Overall, Settlers as Conquerors offers an intriguing narrative, excellent editing, and extensive footnotes. There are only two minor points of criticism: The first is related to the book’s general design. It is crafted as a grand narrative of free land policy in antebellum America from the 1790s to the 1850s. The flip side of such a broad attempt is that the book sometimes remains a bit too much on the surface. For example, Wilm does not offer a deeper analysis of the Congressional debates on free land proposals. In addition to a detailed description, it would have been interesting to learn more about the intentions and motivations of politicians. Were their decisions indeed driven by self-interest, as progressive historians have postulated? How did party politics and the power of local constituencies influence free land legislation? Similarly, Wilm’s analysis of the influence of free land laws on settlement patterns and inter-ethnic relations remains inconclusive, particularly concerning Florida. Possibly, Wilm would have done well to leave out Arkansas to leave more room to analyze his main argument (free land as a tool of conquest) even more thoroughly.

As a second point of criticism, Wilm could have integrated his research more firmly into the rich body of American historiography on land policy, state building, and inter-ethnic relations. He situates his work in the field of settler colonial studies and offers an important corrective to this sometimes overtly generalizing scholarship when he concludes that settlers and their governments should not be viewed as homogenous entities that worked together to remove indigenous people under a common “logic of elimination” (Patrick Wolfe).

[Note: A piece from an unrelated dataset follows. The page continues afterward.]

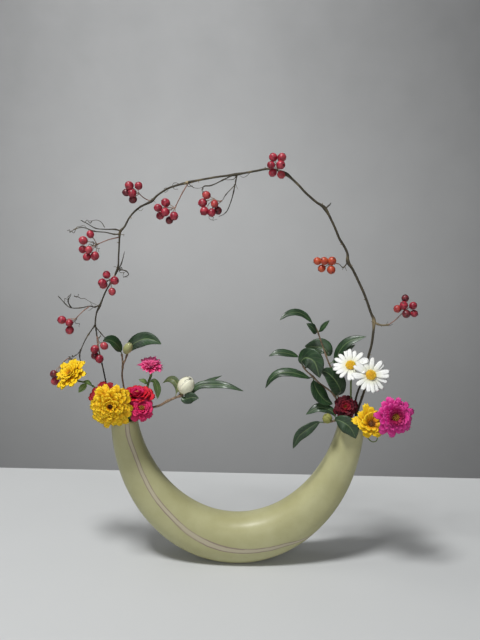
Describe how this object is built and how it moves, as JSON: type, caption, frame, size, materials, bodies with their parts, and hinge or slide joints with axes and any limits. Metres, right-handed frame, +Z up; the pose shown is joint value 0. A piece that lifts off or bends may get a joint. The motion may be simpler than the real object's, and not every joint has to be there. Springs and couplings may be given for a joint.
{
  "type": "ikebana arrangement",
  "caption": "Flower arrangement in a glazed crescent vase: a berried vine arches from mouth to mouth over zinnias, daisies and camellia sprigs.",
  "frame": {"origin": "centre of the vase's flat foot, on the surface it stands on", "axes": "+Z up; +X to the viewer's right, along the line between the two mouths; +Y to the back, away from the viewer"},
  "size_m": [0.4134, 0.0809, 0.4753],
  "materials": {
    "glaze": "pale yellow-green satin glaze with a thin mauve-grey double stripe",
    "vine_bark": "dark olive-brown matte vine bark with tan nodes",
    "berry_skin": "glossy crimson berry skin",
    "sprig_bark": "tan to pink-brown twig bark",
    "leaf_green": "dark green camellia leaf, glossy on its upper side",
    "stalk_green": "soft green flower stalk, slightly hairy",
    "bud_white": "ivory petal of a closed flower bud",
    "bud_green": "yellow-green bud scales",
    "petal_yellow": "deep yellow petals, brown-orange at the centre",
    "petal_lemon": "lemon yellow petals",
    "petal_dark_red": "dark red petals",
    "petal_crimson": "crimson petals",
    "petal_cerise": "cerise petals",
    "petal_pink": "pink to magenta petals",
    "petal_magenta": "magenta petals, darker at the centre",
    "petal_gold": "golden yellow petals with orange-brown streaks",
    "petal_maroon": "maroon petals",
    "daisy_white": "white petals round a golden disc"
  },
  "bodies": {
    "root": {"berries_left_1": "berry_skin", "berries_left_2": "berry_skin", "berries_left_3": "berry_skin", "berries_left_4": "berry_skin", "berries_left_5": "berry_skin", "berries_left_6": "berry_skin", "berries_left_7": "berry_skin", "berries_left_8": "berry_skin", "berries_middle_right": "berry_skin", "berries_right": "berry_skin", "berries_top": "berry_skin", "bud_branch_leaf_back": "leaf_green", "bud_branch_leaf_long": "leaf_green", "bud_branch_leaf_olive": "leaf_green", "bud_branch_leaf_under": "leaf_green", "bud_branch_stem": "sprig_bark", "cerise_zinnia": "petal_cerise", "crimson_zinnia_head": "petal_crimson", "crimson_zinnia_stalk": "stalk_green", "dark_red_zinnia": "petal_dark_red", "gold_zinnia_head": "petal_gold", "gold_zinnia_stalk": "stalk_green", "green_bud": "bud_green", "leaning_sprig_leaf_broad": "leaf_green", "leaning_sprig_leaf_glossy": "leaf_green", "leaning_sprig_leaf_long": "leaf_green", "leaning_sprig_leaf_low": "leaf_green", "leaning_sprig_leaf_twisted": "leaf_green", "leaning_sprig_stem": "sprig_bark", "left_daisy_head": "daisy_white", "left_daisy_stalk": "stalk_green", "low_sprig_leaf_front": "leaf_green", "low_sprig_leaf_lower": "leaf_green", "low_sprig_leaf_upper": "leaf_green", "low_sprig_stem": "sprig_bark", "magenta_zinnia_head": "petal_magenta", "magenta_zinnia_stalk": "stalk_green", "maroon_zinnia": "petal_maroon", "pink_zinnia_head": "petal_pink", "pink_zinnia_stalk": "stalk_green", "right_daisy_head": "daisy_white", "right_daisy_stalk": "stalk_green", "small_yellow_zinnia_head": "petal_lemon", "small_yellow_zinnia_stalk": "stalk_green", "tall_sprig_leaf_arched": "leaf_green", "tall_sprig_leaf_behind": "leaf_green", "tall_sprig_leaf_broad": "leaf_green", "tall_sprig_leaf_right": "leaf_green", "tall_sprig_stem": "sprig_bark", "upright_sprig_bud": "bud_green", "upright_sprig_leaf_left": "leaf_green", "upright_sprig_leaf_right": "leaf_green", "upright_sprig_stem": "sprig_bark", "vase": "glaze", "vine": "vine_bark", "white_bud": "bud_white", "yellow_zinnia_head": "petal_yellow", "yellow_zinnia_stalk": "stalk_green"}
  },
  "joints": []
}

Rather, Wilm’s findings show that internal friction was a “sui generis source of settler aggression” (p. 259). This conclusion is certainly valid, but it is little news to scholars of American history. David Andrew Nichols has already pointed to the importance of intra-white friction when he argues that the federal state initially cared more about social order on the frontier than about the transferal of land to white settlers, forming an unstable connection with native American leaders to control both Euro-American and native American unruly young men. 1 The Author‘s findings would certainly add important layers to such narratives. In addition, Wilm’s book could have offered a refreshing counterpoint to the progressive historians’ old but still often-repeated arguments, had he addressed them more explicitly.

Yet these two points of criticism should not diminish Julius Wilm’s work. Rather, they open additional paths to push this already captivating piece of research even further.

Note:
1 David Andrew Nichols, Red Gentlemen and White Savages: Indians, Federalists, and the Search for Order on the American Frontier, Charlottesville, VA, 2008.